Etta wasn't going out without one last bang, though, so she activated a Matter Blaster grenade and when the Observers came back to her corpse thinking they'd find Olivia, Peter, and Walter beside her, things went boom and the whole building and everyone inside were wiped out of existence.
Peter, Olivia, and Walter witnessed this from afar, and it was the most telling clue of where things will go from here. No one bawled or wiped their nose on a hanky. Instead, Olivia left the scene first, visibly shaken but not wanting to let the feeling linger. Last time she lost Etta, she ran away to help save the world instead of staying behind to look for Etta. It wlll be very interesting to see whether she behaves the same way this time, but Olivia leaving first was a sign that things haven't changed. Even Olivia clutching The Bullet That Saved the World in that scene could be interpreted as a save-the-world-first attitude, and hope that Etta's sacrifice wouldn't be without purpose. But Peter stood there alone, motionless and damaged, like he was brewing something big in his mind. I think we should all be prepping ourselves for Peter to go all Liam Neeson on the Observers. Take Etta away from him once, shame on him. Take Etta away from him twice, PREPARE TO DROWN IN A POOL OF YOUR OWN BLOOD!

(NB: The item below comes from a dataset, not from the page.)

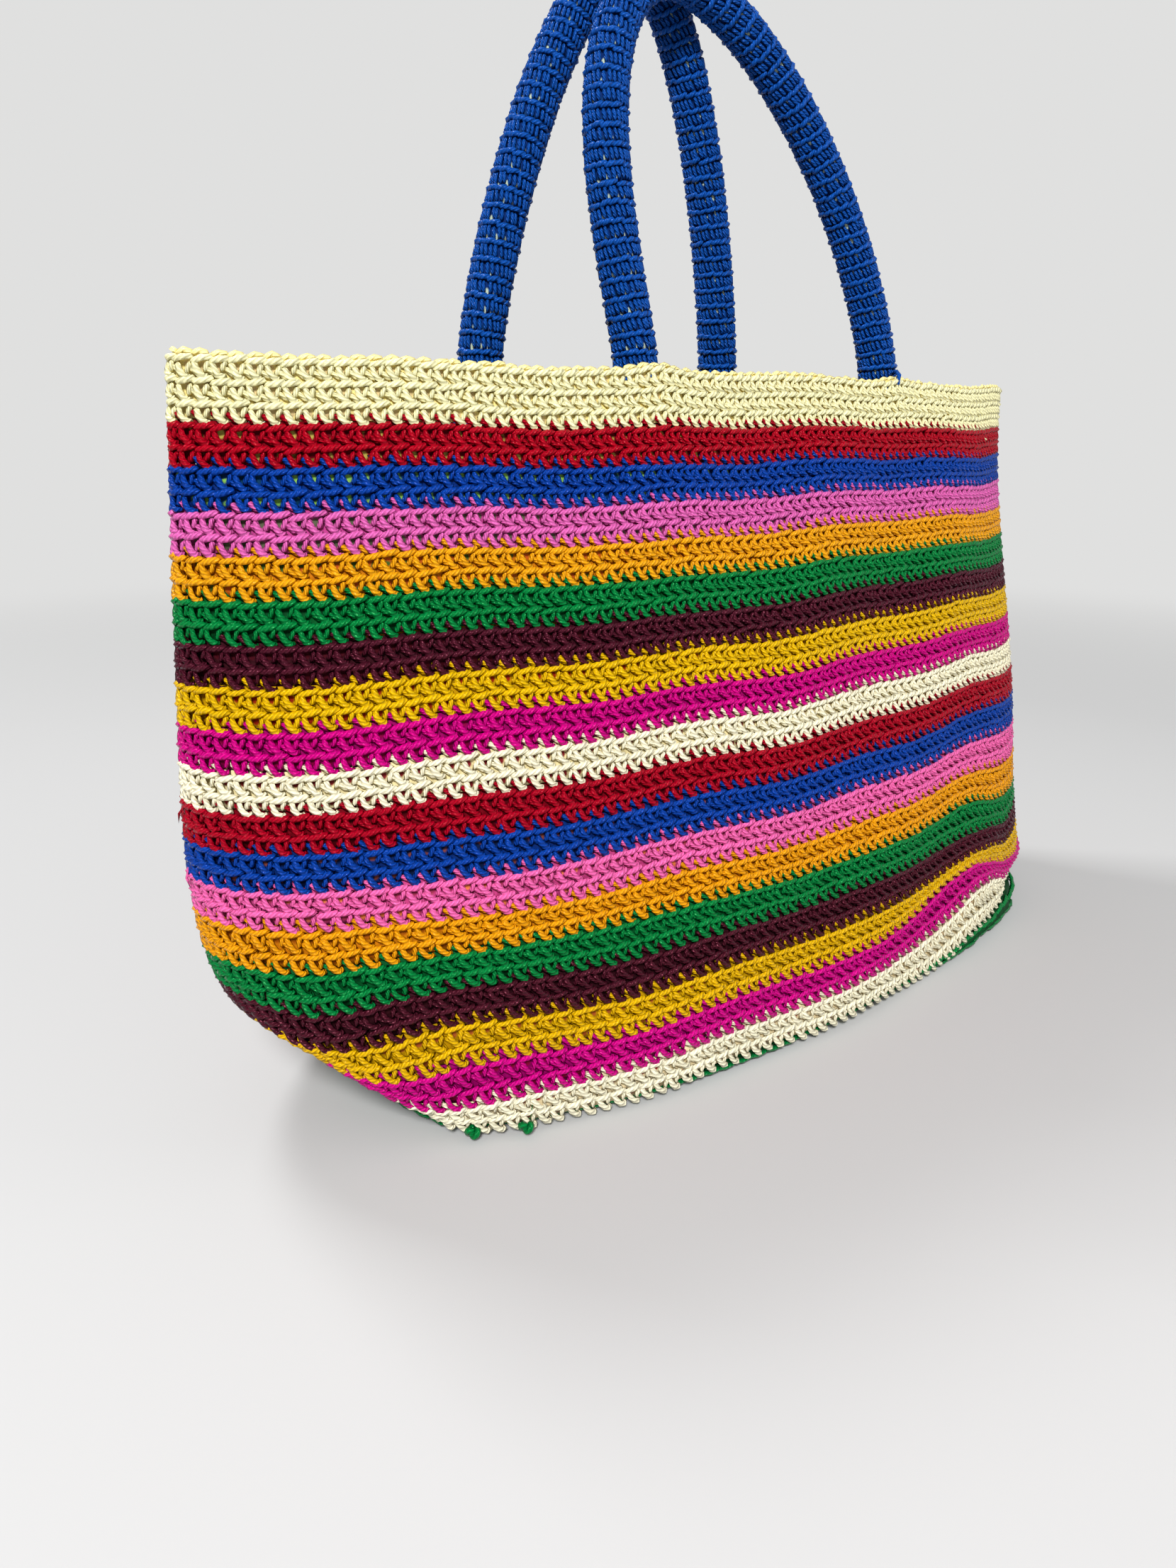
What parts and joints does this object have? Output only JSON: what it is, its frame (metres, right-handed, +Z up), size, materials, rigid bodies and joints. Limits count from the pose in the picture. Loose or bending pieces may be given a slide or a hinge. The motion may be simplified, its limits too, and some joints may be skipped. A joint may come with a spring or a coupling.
{
  "type": "crochet basket bag",
  "caption": "Striped crocheted tote with an oval base, a pointed open mouth and tubular handles that swing from the rim.",
  "frame": {"origin": "on the ground under the middle of the bag", "axes": "+X along the bag's length, +Y through its depth towards the back, +Z up; the front faces -Y"},
  "size_m": [0.506, 0.1876, 0.4787],
  "materials": {
    "cream_yarn": "satin crochet cord",
    "red_yarn": "satin crochet cord",
    "blue_yarn": "satin crochet cord",
    "pink_yarn": "satin crochet cord",
    "orange_yarn": "satin crochet cord",
    "green_yarn": "satin crochet cord",
    "burgundy_yarn": "satin crochet cord",
    "yellow_yarn": "satin crochet cord",
    "magenta_yarn": "satin crochet cord",
    "hose": "pale translucent hose"
  },
  "bodies": {
    "bag": {"band_01_cream": "cream_yarn", "band_02_red": "red_yarn", "band_03_blue": "blue_yarn", "band_04_pink": "pink_yarn", "band_05_orange": "orange_yarn", "band_06_green": "green_yarn", "band_07_burgundy": "burgundy_yarn", "band_08_yellow": "yellow_yarn", "band_09_magenta": "magenta_yarn", "band_10_cream": "cream_yarn", "band_11_red": "red_yarn", "band_12_blue": "blue_yarn", "band_13_pink": "pink_yarn", "band_14_orange": "orange_yarn", "band_15_green": "green_yarn", "band_16_burgundy": "burgundy_yarn", "band_17_yellow": "yellow_yarn", "band_18_magenta": "magenta_yarn", "band_19_cream": "cream_yarn", "base_green": "green_yarn", "front_handle_left_end": "blue_yarn", "front_handle_right_end": "blue_yarn", "back_handle_left_end": "blue_yarn", "back_handle_right_end": "blue_yarn", "yarn_knot_1": "green_yarn", "yarn_knot_2": "green_yarn"},
    "front_handle": {"front_handle_sleeve": "blue_yarn", "front_handle_core": "hose"},
    "back_handle": {"back_handle_sleeve": "blue_yarn", "back_handle_core": "hose"}
  },
  "joints": [
    {"name": "front_handle_swing", "type": "hinge", "parent": "bag", "child": "front_handle", "pos_m": [0, -0.03609, 0.2927], "axis": [1, 0, 0], "range_deg": [0, 160]},
    {"name": "back_handle_swing", "type": "hinge", "parent": "bag", "child": "back_handle", "pos_m": [0, 0.037, 0.2927], "axis": [-1, 0, 0], "range_deg": [0, 160]}
  ]
}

– Do you think Fringe killed Etta too soon?
– Broyles is back and wrinkly! Man, his job must SUCK. Great reunion between him and our guys, welcome back! And yeah, he's probably going to die before the end of the season.
– Who is The Dove? Are we supposed to know?
– The trick to keeping the Observers out of your mind is the same one guys use to not embarrass themselves in bed: Think about baseball!
– Things I learned tonight: Walter gets off on being electrocuted and donut holes make for great apocalypse food!